4. Judgment is hereby entered against defendant for the sum of $101,012.85 plus interest at 5 per cent per annum from November 1, 1947 to the date of this decree, representing plaintiffs' capital investment loss, together with costs allowed by the mandate of the Court of Appeals.

A. Hear the evidence relating to the misuse of plaintiffs' customers' lists and enter findings in accord therewith, and thereafter enter a supplemental decree providing that the defendant be enjoined from selling any kind of a shipping container to those customers improperly contacted by defendant.

B. Ascertain whether any containers other than Types ABDC, E and F-G coming within the scope of Paragraph 3 of this decree, have been made by defendant prior to this decree and enter a supplemental decree in accord therewith.

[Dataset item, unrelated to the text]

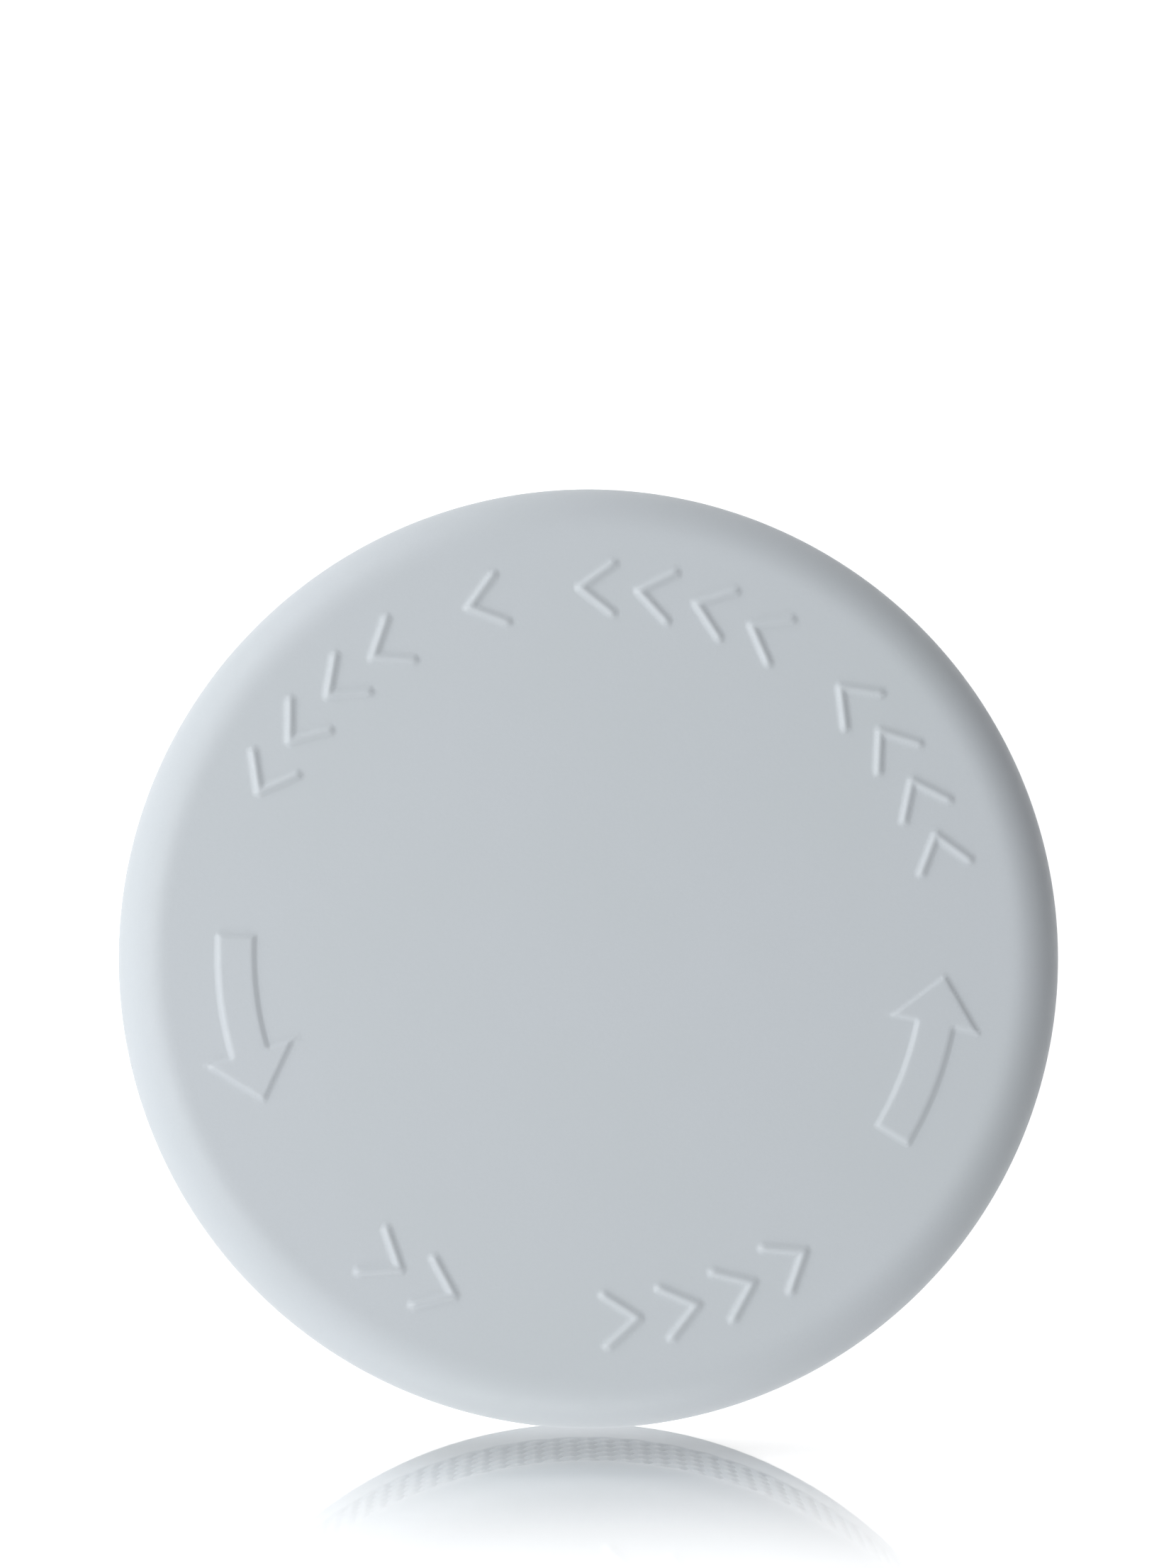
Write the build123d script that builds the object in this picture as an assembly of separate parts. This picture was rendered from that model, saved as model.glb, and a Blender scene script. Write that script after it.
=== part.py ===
from build123d import *

import os
from math import cos, radians, sin

# Child-resistant closure, opened by pushing down and turning, for a 38-400 bottle neck.
# Millimetres. +Z is the closure's axis, with the flat face up, and z = 0 is the open rim.

# Inner shell, sized by the neck that it screws onto
BORE_RADIUS = 19.0
NECK_ROOM_DEPTH = 12.0  # from the seal's face to the inner shell's rim
INNER_WALL = 1.15
INNER_PANEL = 1.3
INNER_EDGE_RADIUS = 0.6
FLANGE_WIDTH = 0.7
FLANGE_HEIGHT = 1.2
FLANGE_EDGE_RADIUS = 0.2
MOUTH_CHAMFER = 0.4

# Thread
THREAD_DEPTH = 1.05
THREAD_PITCH = 25.4 / 6
THREAD_TURNS = 1.5
THREAD_START = 2.6  # first ridge centre above the inner shell's rim
THREAD_RUNS = 4  # the ridge is broken into runs, so that it strips off its mould's core
RUN_BREAK = 12.0  # degrees without a ridge after each run
RIDGE_ROOT_WIDTH = 1.9
RIDGE_CREST_WIDTH = 0.9

# Liner, held above the thread
BOARD_THICKNESS = 0.9
FOIL_THICKNESS = 0.1
LINER_GAP = 0.2

# Outer shell, which runs over the inner shell
SHELL_GAP = 0.45  # between the shells' walls, at the face end
SKIRT_WALL = 1.2
SKIRT_FLARE = 0.8  # how much wider the skirt is at the rim than at the face
RIM_OVERHANG = 2.6  # from the outer shell's rim up to the inner shell's
PANEL_THICKNESS = 1.4
FACE_EDGE_RADIUS = 2.3
RIM_EDGE_RADIUS = 0.3
PANEL_CORNER_RADIUS = 0.8

# Snap bead inside the outer shell's rim, which keeps the inner shell in
BEAD_LEAD_IN = 1.0
BEAD_LAND = 0.5
BEAD_BACK = 0.3
SNAP_HOLD = 0.5  # how far the bead reaches under the inner shell's flange
SNAP_GAP = 0.1

# Push travel, and the lugs that mesh when the outer shell is pushed down. Both rings of
# lugs are as tall as the travel, and pass or bottom out with the lug gap to spare.
PUSH_TRAVEL = 1.5
LUG_GAP = 0.15
LUG_COUNT = 12
LUG_LENGTH = 3.75  # along a radius, from the inner shell's outside
INNER_LUG_WIDTH = 3.0
OUTER_LUG_WIDTH = 2.6
INNER_LUG_SETBACK = 0.7  # from the inner shell's outside
RAMP_WIDTH = 1.2
RAMP_DROP = 0.9

# Spring leaves between the two shells
LEAF_COUNT = 6
LEAF_SETBACK = 6.8  # from the lugs' inner ends to the leaves' middle
LEAF_WIDTH = 3.0
LEAF_LENGTH = 8.0
LEAF_THICKNESS = 0.6
LEAF_ROOT_LENGTH = 1.8
LEAF_ROOT_DEPTH = 0.9
LEAF_FOOT_LENGTH = 0.8
WEB_WIDTH = 4.4
WEB_THICKNESS = 0.3

# Raised arrows and marks on the face. Angles are from +X, anticlockwise seen from above.
ARROW_RELIEF = 0.25
ARROW_SETBACK = 5.35  # from the skirt's outside to the middle of the shaft
ARROW_WIDTH = 1.66
ARROW_SPAN = 19.9
ARROW_STARTS = (176.4, 329.2)
HEAD_WIDTH = 4.16
HEAD_LENGTH = 2.3
MARK_RELIEF = 0.3
MARK_SETBACK = 4.9  # from the skirt's outside to the middle of a mark
MARK_HEIGHT = 2.3  # along a radius, between the strokes' end centres
MARK_DEPTH = 1.5
MARK_STROKE = 0.6
MARK_PITCH = 9.3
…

6. At the conclusion of the hearings provided in Paragraph 5 above, the court will determine, or refer the cause to a master to determine, the following:

A. The profits made by defendant on the sale of each of its three types of containers, the ABDC, the E and the F-G and any other containers other than those mentioned coming within the scope of Paragraph 3B and 5B of this decree. In determining defendant's costs, the finding will be specific at least as to the following: (1) the date of each order; (2) the number of containers in each order; (3) the type of containers on each order; (4) the cost of materials for each of the three general types; (5) the cost of labor; (6) newspaper, magazine and radio advertising; (7) printing including circulars and specification sheets; (8) mailing expense; (9) billing and accounting; (10) selling expenses; (11) every item of overhead allowed as a deduction and any and all items bearing upon defendant's profits in this connection.

B. Defendant's profits on additional containers if any found to come within Paragraph 5B above.

7. At the final hearing, the following matters shall be disposed of by supplemental decree: judgment for defendant's profits and all costs in this court and before the master.